Frequently asked practical questions

  • Can I roll a DB pension into an IRA? Often yes if the plan offers a lump-sum distribution; if the plan requires annuitization the rollover option may not be available. Always request the plan’s distribution options in writing.
  • Will I owe tax if I roll to another qualified plan? A direct rollover keeps funds tax-deferred; an indirect rollover or cash-out can cause immediate taxable income.
  • What if my plan withholds 20%? That generally happens for certain lump-sum payouts that you don’t directly roll over. You can reclaim withheld amounts when you file taxes only if you completed a timely rollover covering the gross distribution.

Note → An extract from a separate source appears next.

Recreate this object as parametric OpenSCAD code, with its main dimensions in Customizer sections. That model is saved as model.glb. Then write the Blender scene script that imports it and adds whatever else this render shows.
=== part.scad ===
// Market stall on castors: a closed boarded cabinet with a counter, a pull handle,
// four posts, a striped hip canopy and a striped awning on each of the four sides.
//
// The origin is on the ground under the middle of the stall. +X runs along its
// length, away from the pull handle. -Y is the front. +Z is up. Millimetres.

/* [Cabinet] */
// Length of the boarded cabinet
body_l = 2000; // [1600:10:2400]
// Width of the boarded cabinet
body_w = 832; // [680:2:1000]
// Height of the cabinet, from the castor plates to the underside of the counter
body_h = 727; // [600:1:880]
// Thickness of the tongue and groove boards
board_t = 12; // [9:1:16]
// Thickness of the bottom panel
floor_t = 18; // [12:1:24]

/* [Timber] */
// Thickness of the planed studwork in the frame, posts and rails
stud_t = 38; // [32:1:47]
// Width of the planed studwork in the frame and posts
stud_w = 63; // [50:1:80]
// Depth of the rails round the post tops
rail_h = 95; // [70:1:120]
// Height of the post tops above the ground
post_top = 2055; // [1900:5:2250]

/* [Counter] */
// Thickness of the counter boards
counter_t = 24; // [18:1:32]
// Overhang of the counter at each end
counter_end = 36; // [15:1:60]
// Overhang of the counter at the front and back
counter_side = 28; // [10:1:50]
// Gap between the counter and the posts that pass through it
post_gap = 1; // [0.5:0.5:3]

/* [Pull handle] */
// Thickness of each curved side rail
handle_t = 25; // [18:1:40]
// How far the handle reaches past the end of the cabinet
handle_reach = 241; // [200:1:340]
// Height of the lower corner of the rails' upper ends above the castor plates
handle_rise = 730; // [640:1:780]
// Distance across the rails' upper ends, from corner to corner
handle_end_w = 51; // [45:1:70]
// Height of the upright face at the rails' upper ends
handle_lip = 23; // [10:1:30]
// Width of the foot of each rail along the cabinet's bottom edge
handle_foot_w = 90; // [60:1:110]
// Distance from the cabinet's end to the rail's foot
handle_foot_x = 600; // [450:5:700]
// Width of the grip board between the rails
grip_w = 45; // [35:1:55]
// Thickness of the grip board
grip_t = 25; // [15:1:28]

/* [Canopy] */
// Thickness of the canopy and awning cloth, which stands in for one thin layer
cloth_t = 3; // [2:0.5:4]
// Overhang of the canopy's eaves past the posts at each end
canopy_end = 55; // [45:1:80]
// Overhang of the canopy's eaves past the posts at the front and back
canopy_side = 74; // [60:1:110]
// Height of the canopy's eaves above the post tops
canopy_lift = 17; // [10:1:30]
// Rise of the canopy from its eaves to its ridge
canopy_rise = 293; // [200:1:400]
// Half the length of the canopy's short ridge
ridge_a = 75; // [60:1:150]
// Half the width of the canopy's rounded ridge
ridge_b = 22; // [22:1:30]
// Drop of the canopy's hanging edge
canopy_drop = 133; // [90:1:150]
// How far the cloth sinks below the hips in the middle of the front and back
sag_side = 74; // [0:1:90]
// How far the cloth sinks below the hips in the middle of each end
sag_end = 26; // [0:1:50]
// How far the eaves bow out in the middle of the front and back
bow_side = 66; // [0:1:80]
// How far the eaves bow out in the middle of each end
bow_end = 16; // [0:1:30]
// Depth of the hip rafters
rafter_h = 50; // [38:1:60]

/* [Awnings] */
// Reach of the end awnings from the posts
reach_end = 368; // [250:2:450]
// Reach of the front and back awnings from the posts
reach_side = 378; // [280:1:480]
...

(See IRS guidance on rollovers and withholding: https://www.irs.gov/retirement-plans/rollovers-of-retirement-plan-and-ira-distributions)


Resources and internal reading


Final recommendations

  • Don’t make a rushed decision. Ask for written plan terms, run the numbers, and get a tax estimate for any lump-sum distribution.
  • Prefer direct rollovers when you want to preserve tax deferral. Cashing out is usually the most expensive path.
  • Use professional help for complex cases: divorce (QDROs), large lump sums, or when lifetime annuity valuations are unclear. In my practice I routinely run a projected income comparison (annuity vs. rollover) to measure which option better secures retirement goals.

Professional disclaimer: This article is educational and does not replace personalized financial, legal, or tax advice. Rules and thresholds can vary by plan and state; consult your plan administrator and a qualified advisor for decisions tailored to your situation.